- [Set task]:
Reproduce each line exactly, including spacing and punctuation.

────────────────────────────────────────

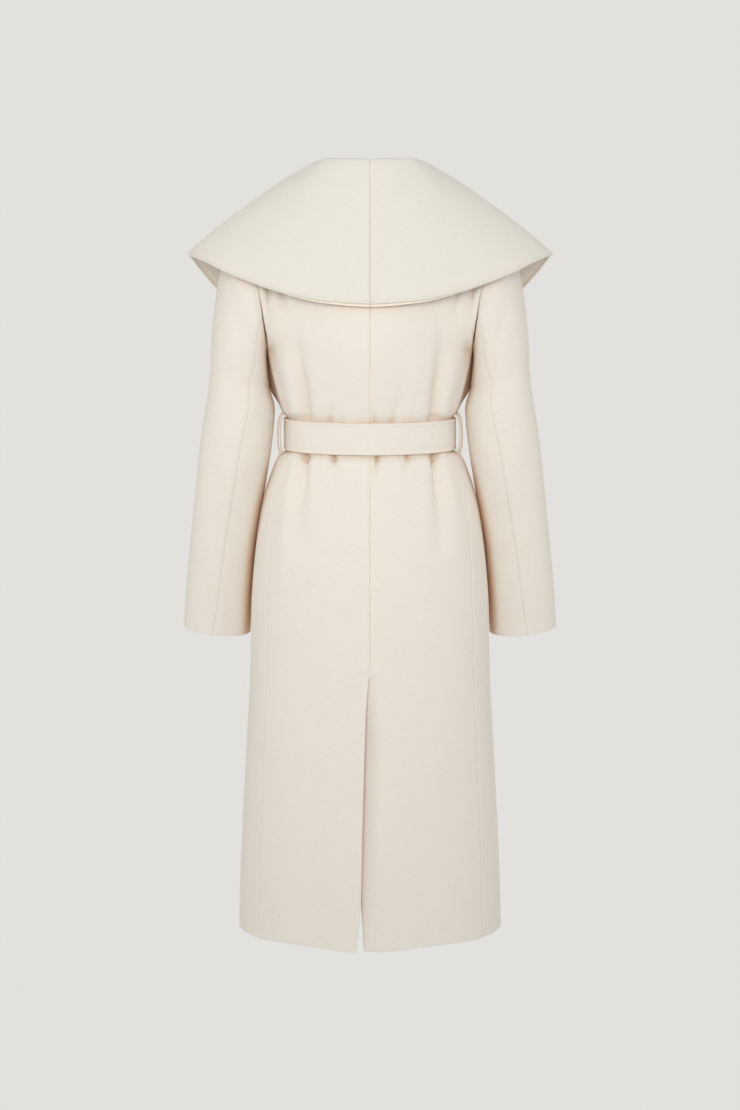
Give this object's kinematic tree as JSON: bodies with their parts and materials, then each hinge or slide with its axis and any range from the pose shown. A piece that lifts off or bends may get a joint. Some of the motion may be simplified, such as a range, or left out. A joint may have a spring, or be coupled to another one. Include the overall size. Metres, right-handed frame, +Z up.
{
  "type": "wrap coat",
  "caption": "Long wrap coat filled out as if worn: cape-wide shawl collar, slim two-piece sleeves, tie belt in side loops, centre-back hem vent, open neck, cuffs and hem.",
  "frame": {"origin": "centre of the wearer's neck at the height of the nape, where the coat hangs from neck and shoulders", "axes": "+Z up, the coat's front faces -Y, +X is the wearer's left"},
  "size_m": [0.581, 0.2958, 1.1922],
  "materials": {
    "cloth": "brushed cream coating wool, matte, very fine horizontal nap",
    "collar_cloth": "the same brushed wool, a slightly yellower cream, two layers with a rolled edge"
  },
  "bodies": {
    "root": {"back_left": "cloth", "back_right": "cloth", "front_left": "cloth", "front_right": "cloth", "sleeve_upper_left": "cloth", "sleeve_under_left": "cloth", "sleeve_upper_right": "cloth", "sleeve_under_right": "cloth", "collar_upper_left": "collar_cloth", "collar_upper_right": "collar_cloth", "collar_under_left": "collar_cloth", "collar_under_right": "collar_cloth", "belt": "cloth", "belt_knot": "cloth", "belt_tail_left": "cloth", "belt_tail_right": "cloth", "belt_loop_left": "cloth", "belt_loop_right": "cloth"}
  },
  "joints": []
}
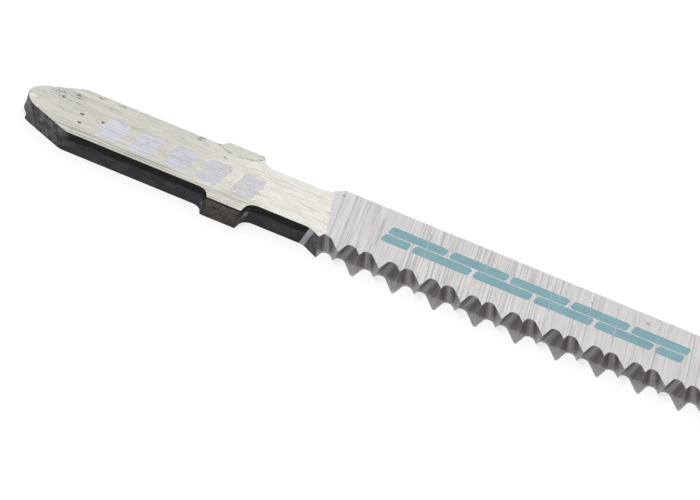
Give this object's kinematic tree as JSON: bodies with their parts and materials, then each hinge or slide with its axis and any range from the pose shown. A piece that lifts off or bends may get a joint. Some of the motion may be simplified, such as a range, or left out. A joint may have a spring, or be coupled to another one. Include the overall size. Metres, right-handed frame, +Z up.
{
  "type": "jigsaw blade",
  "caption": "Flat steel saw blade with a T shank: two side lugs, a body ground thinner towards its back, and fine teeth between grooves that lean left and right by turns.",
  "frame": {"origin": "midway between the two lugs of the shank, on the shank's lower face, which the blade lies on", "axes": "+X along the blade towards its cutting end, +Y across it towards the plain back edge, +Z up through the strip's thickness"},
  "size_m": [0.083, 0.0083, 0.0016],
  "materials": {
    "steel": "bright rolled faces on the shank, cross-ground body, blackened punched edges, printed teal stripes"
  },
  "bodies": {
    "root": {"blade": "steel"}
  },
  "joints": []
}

────────────────────────────────────────

- [Full response]:
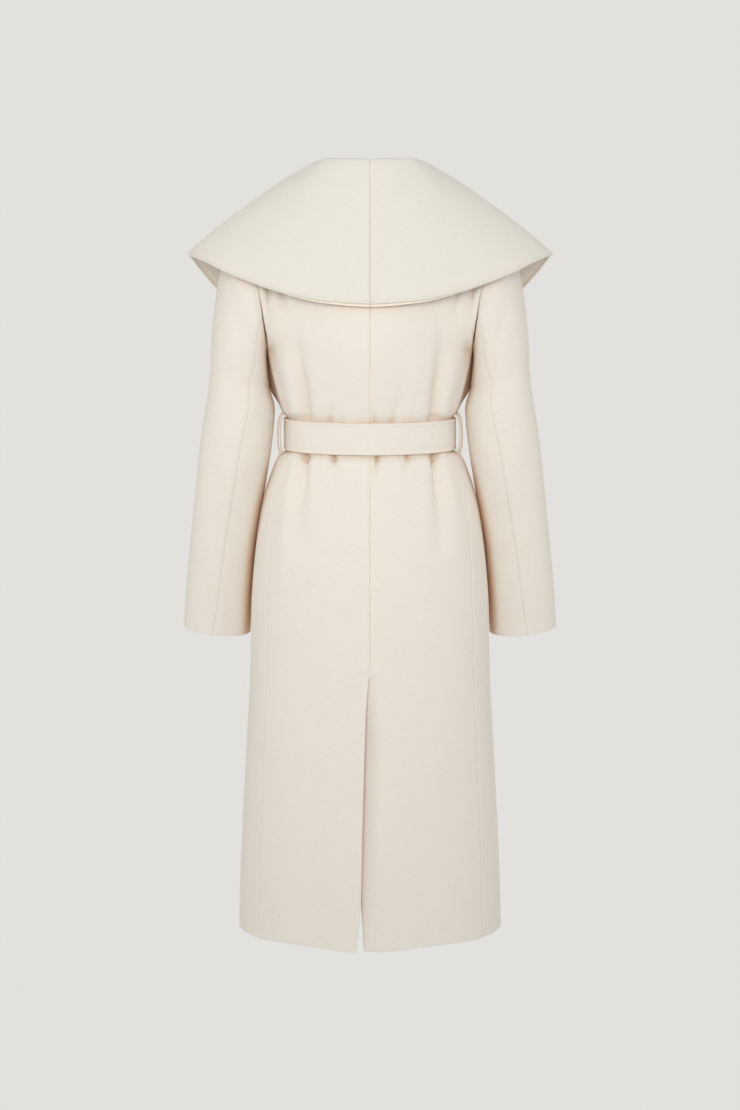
Give this object's kinematic tree as JSON: bodies with their parts and materials, then each hinge or slide with its axis and any range from the pose shown. A piece that lifts off or bends may get a joint. Some of the motion may be simplified, such as a range, or left out. A joint may have a spring, or be coupled to another one. Include the overall size. Metres, right-handed frame, +Z up.
{
  "type": "wrap coat",
  "caption": "Long wrap coat filled out as if worn: cape-wide shawl collar, slim two-piece sleeves, tie belt in side loops, centre-back hem vent, open neck, cuffs and hem.",
  "frame": {"origin": "centre of the wearer's neck at the height of the nape, where the coat hangs from neck and shoulders", "axes": "+Z up, the coat's front faces -Y, +X is the wearer's left"},
  "size_m": [0.581, 0.2958, 1.1922],
  "materials": {
    "cloth": "brushed cream coating wool, matte, very fine horizontal nap",
    "collar_cloth": "the same brushed wool, a slightly yellower cream, two layers with a rolled edge"
  },
  "bodies": {
    "root": {"back_left": "cloth", "back_right": "cloth", "front_left": "cloth", "front_right": "cloth", "sleeve_upper_left": "cloth", "sleeve_under_left": "cloth", "sleeve_upper_right": "cloth", "sleeve_under_right": "cloth", "collar_upper_left": "collar_cloth", "collar_upper_right": "collar_cloth", "collar_under_left": "collar_cloth", "collar_under_right": "collar_cloth", "belt": "cloth", "belt_knot": "cloth", "belt_tail_left": "cloth", "belt_tail_right": "cloth", "belt_loop_left": "cloth", "belt_loop_right": "cloth"}
  },
  "joints": []
}
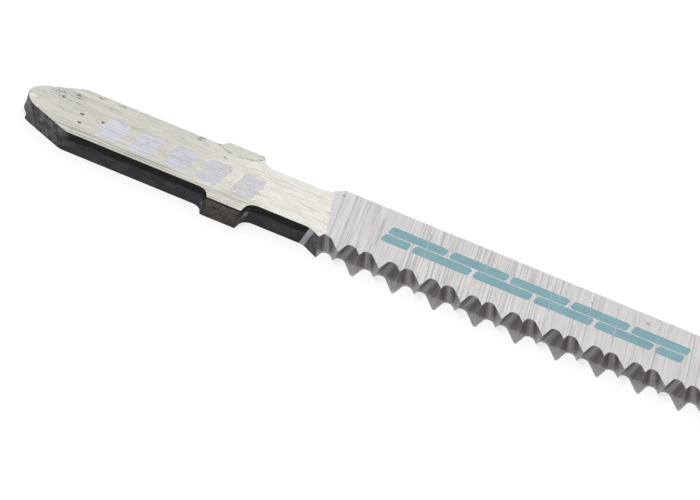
Give this object's kinematic tree as JSON: bodies with their parts and materials, then each hinge or slide with its axis and any range from the pose shown. A piece that lifts off or bends may get a joint. Some of the motion may be simplified, such as a range, or left out. A joint may have a spring, or be coupled to another one. Include the overall size. Metres, right-handed frame, +Z up.
{
  "type": "jigsaw blade",
  "caption": "Flat steel saw blade with a T shank: two side lugs, a body ground thinner towards its back, and fine teeth between grooves that lean left and right by turns.",
  "frame": {"origin": "midway between the two lugs of the shank, on the shank's lower face, which the blade lies on", "axes": "+X along the blade towards its cutting end, +Y across it towards the plain back edge, +Z up through the strip's thickness"},
  "size_m": [0.083, 0.0083, 0.0016],
  "materials": {
    "steel": "bright rolled faces on the shank, cross-ground body, blackened punched edges, printed teal stripes"
  },
  "bodies": {
    "root": {"blade": "steel"}
  },
  "joints": []
}